● CAD and scene scripts
● ● ● ●

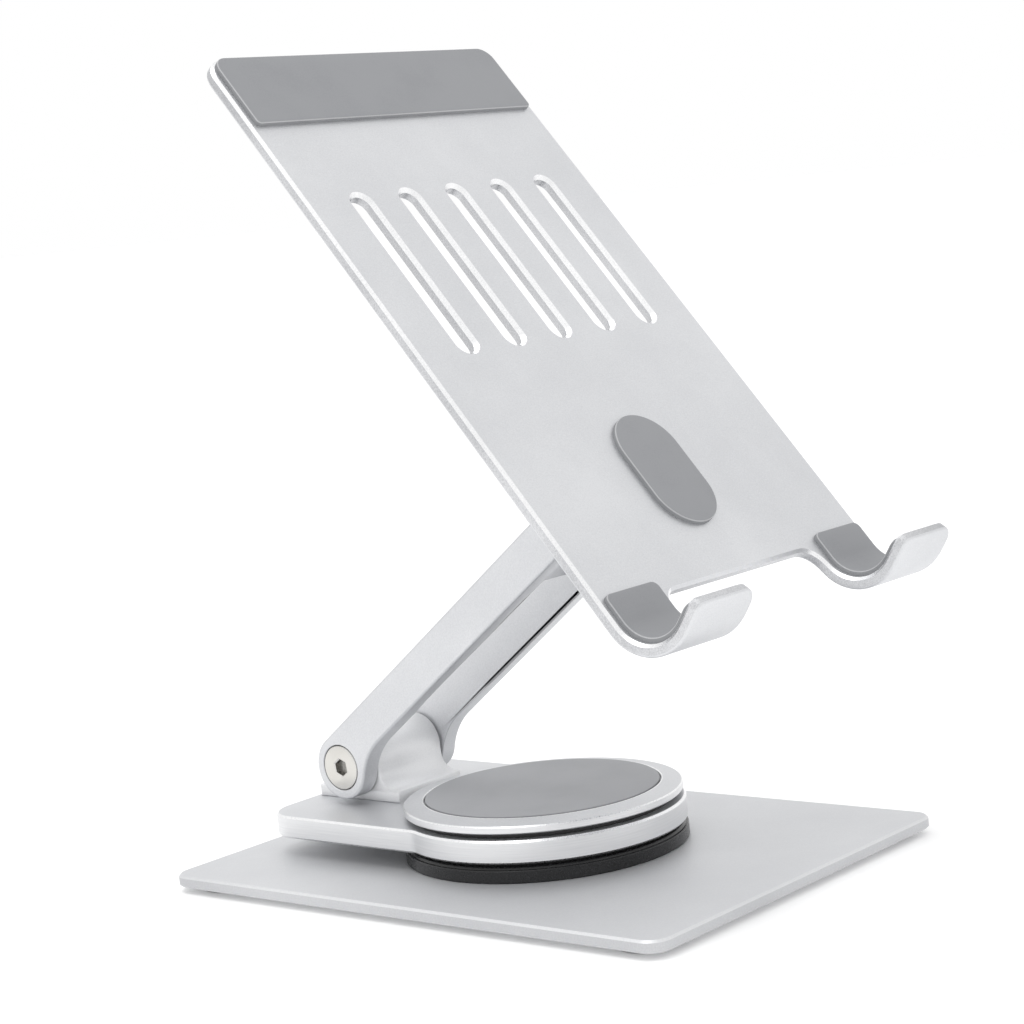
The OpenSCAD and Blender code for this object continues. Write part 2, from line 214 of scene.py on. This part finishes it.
def along_x(bm, verts=None):
    """Turns a shape drawn in X, Y and built up Z so that it is drawn in Y, Z and built up X."""
    move(bm, Matrix(((0, 0, 1, 0), (1, 0, 0, 0), (0, 1, 0, 0), (0, 0, 0, 1))), verts)


def piece(name, bm, matrix, body, mats, nodes, angle=32.0, weld=True):
    """Finishes a mesh as a piece that rides on a body and stands for some CAD nodes."""
    if weld:
        bmesh.ops.remove_doubles(bm, verts=bm.verts[:], dist=1e-4)
    bmesh.ops.transform(bm, matrix=Matrix.Scale(MM, 4) @ matrix, verts=bm.verts[:])
    bmesh.ops.recalc_face_normals(bm, faces=bm.faces[:])
    mesh = bpy.data.meshes.new(name)
    bm.to_mesh(mesh)
    bm.free()
    for m in mats:
        mesh.materials.append(m)
    for p in mesh.polygons:
        p.use_smooth = True
    mesh.set_sharp_from_angle(angle=math.radians(angle))
    obj = bpy.data.objects.new(name, mesh)
    bpy.context.scene.collection.objects.link(obj)
    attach(obj, body)
    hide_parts(*nodes)
    return obj


# ---------------------------------------------------------------- materials
def tree(name):
    m = bpy.data.materials.new(name)
    m.use_nodes = True
    nt = m.node_tree
    bsdf = next(n for n in nt.nodes if n.type == "BSDF_PRINCIPLED")
    return m, nt, bsdf


def noise(nt, scale, detail=3.0, rough=0.55, stretch=(1, 1, 1)):
    tc = nt.nodes.new("ShaderNodeTexCoord")
    mp = nt.nodes.new("ShaderNodeMapping")
    mp.inputs["Scale"].default_value = stretch
    nt.links.new(tc.outputs["Object"], mp.inputs["Vector"])
    n = nt.nodes.new("ShaderNodeTexNoise")
    n.inputs["Scale"].default_value = scale
    n.inputs["Detail"].default_value = detail
    n.inputs["Roughness"].default_value = rough
    nt.links.new(mp.outputs["Vector"], n.inputs["Vector"])
    return n.outputs["Fac"]


def ramp(nt, fac, lo, hi, c0, c1):
    r = nt.nodes.new("ShaderNodeValToRGB")
    r.color_ramp.elements[0].position = lo
    r.color_ramp.elements[1].position = hi
    r.color_ramp.elements[0].color = (*c0, 1)
    r.color_ramp.elements[1].color = (*c1, 1)
    nt.links.new(fac, r.inputs["Fac"])
    return r.outputs["Color"]


def span(nt, fac, lo, hi, a, b):
    r = nt.nodes.new("ShaderNodeMapRange")
    r.inputs["From Min"].default_value = lo
    r.inputs["From Max"].default_value = hi
    r.inputs["To Min"].default_value = a
    r.inputs["To Max"].default_value = b
    nt.links.new(fac, r.inputs["Value"])
    return r.outputs["Result"]


def bump(nt, bsdf, height, strength, distance):
    b = nt.nodes.new("ShaderNodeBump")
    b.inputs["Strength"].default_value = strength
    b.inputs["Distance"].default_value = distance
    nt.links.new(height, b.inputs["Height"])
    nt.links.new(b.outputs["Normal"], bsdf.inputs["Normal"])


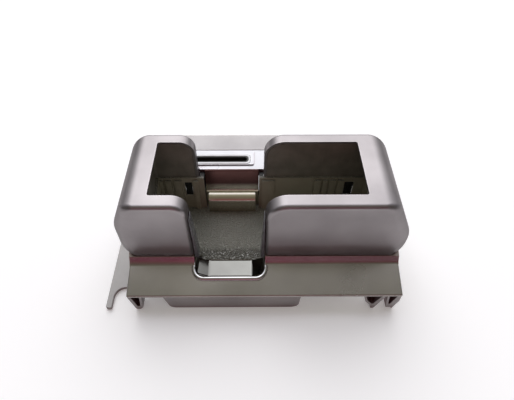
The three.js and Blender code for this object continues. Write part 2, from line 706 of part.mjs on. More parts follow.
add("fascia_plate", "silver", fasciaPlate());
add("hood_left", "silver", hood("left"));
add("hood_right", "silver", hood("right"));
add("pocket_liner_left", "dark", pocketLiner("left"));
add("pocket_liner_right", "dark", pocketLiner("right"));
add("notch_cheek_left", "dark", notchCheek("left"));
add("notch_cheek_right", "dark", notchCheek("right"));
add("note_tub", "dark", noteTub());
for (const window of WINDOWS) add(window.name, "black", sensorWindow(window));
add("rear_finger_scoop", "chrome", rearScoop());
add("scoop_filler_left", "dark", scoopFiller("left"));
add("scoop_filler_right", "dark", scoopFiller("right"));
add("front_finger_cup", "chrome", fingerCup());
add("slot_console", "bright", slotConsole());
add("slot_frame", "bright", slotFrame());
add("slot_light_guide", "clear", lightGuide());
add("card_throat", "dark", cardThroat());
add("card_flap", "dark", cardFlap());
add("flap_pin", "steel", flapPin());
add("indicator_board", "board", indicatorBoard());
LED_PLACES.forEach((x, index) => {
  const y = THROAT.front - 3;
  add(`indicator_led_${index + 1}`, "clear", box(x, x + 3, y - 1.5, y + 1, BOARD.top + GAP, BOARD.top + 2));
});
add("lower_tray", "silver", lowerTray());
add("mounting_ear", "silver", mountingEar());
for (const [name, shape] of Object.entries(FEET)) add(name, "silver", foot(shape));
[...HOOD_BOSSES.left, ...HOOD_BOSSES.right].forEach(([x, y], index) => {
  add(`hood_screw_${index + 1}`, "steel", screw(x, y, headSeat(y) - GAP, 18));
});
TRAY_POSTS.forEach(([x, y], index) => {
  add(`tray_screw_${index + 1}`, "steel", screw(x, y, trayJoint(y) - POST_WEB - 2 * GAP, 9));
});
CONSOLE_BOSSES.forEach(([x, y], index) => {
  add(`console_screw_${index + 1}`, "steel", screw(x, y, CONSOLE.bottom - GAP, 6));
});

export default part;
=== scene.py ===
"""Looks for the cash machine bezel: satin silver hood, sloped plate, chromed scoops and a textured pocket."""

import json
import math

import bmesh
import bpy
from mathutils import Matrix, Vector


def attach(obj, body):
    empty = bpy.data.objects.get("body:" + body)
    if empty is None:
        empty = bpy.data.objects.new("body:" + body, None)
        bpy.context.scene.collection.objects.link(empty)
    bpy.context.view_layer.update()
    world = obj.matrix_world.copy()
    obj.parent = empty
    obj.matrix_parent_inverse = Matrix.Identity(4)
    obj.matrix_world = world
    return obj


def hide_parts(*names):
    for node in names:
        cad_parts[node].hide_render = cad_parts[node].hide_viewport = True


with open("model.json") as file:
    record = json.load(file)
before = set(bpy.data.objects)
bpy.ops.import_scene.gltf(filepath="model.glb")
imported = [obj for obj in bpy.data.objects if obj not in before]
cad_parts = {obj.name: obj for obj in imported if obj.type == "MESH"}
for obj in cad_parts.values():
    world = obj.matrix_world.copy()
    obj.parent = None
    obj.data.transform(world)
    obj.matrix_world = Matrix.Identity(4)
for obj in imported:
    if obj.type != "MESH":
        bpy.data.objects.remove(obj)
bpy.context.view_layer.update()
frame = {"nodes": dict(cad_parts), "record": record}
NODES = frame["nodes"]
MM = 0.001

# The camera, in metres and radians, fitted to the photograph's angle.
CAMERA_PLACE = (-0.00283, -0.28492, 0.41556)
CAMERA_PITCH = math.radians(49.78)
CAMERA_YAW = math.radians(-0.425)
CAMERA_ROLL = math.radians(0.105)
CAMERA_LENS = 29.91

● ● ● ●

● Task description
Make an exact transcription of the lines from the line with "CONSOLE_BOSSES.forEach(([x, y], index)" through the line with "imported = [obj", inclusive, omitting all others.

● The result
CONSOLE_BOSSES.forEach(([x, y], index) => {
  add(`console_screw_${index + 1}`, "steel", screw(x, y, CONSOLE.bottom - GAP, 6));
});

export default part;
=== scene.py ===
"""Looks for the cash machine bezel: satin silver hood, sloped plate, chromed scoops and a textured pocket."""

import json
import math

import bmesh
import bpy
from mathutils import Matrix, Vector


def attach(obj, body):
    empty = bpy.data.objects.get("body:" + body)
    if empty is None:
        empty = bpy.data.objects.new("body:" + body, None)
        bpy.context.scene.collection.objects.link(empty)
    bpy.context.view_layer.update()
    world = obj.matrix_world.copy()
    obj.parent = empty
    obj.matrix_parent_inverse = Matrix.Identity(4)
    obj.matrix_world = world
    return obj


def hide_parts(*names):
    for node in names:
        cad_parts[node].hide_render = cad_parts[node].hide_viewport = True


with open("model.json") as file:
    record = json.load(file)
before = set(bpy.data.objects)
bpy.ops.import_scene.gltf(filepath="model.glb")
imported = [obj for obj in bpy.data.objects if obj not in before]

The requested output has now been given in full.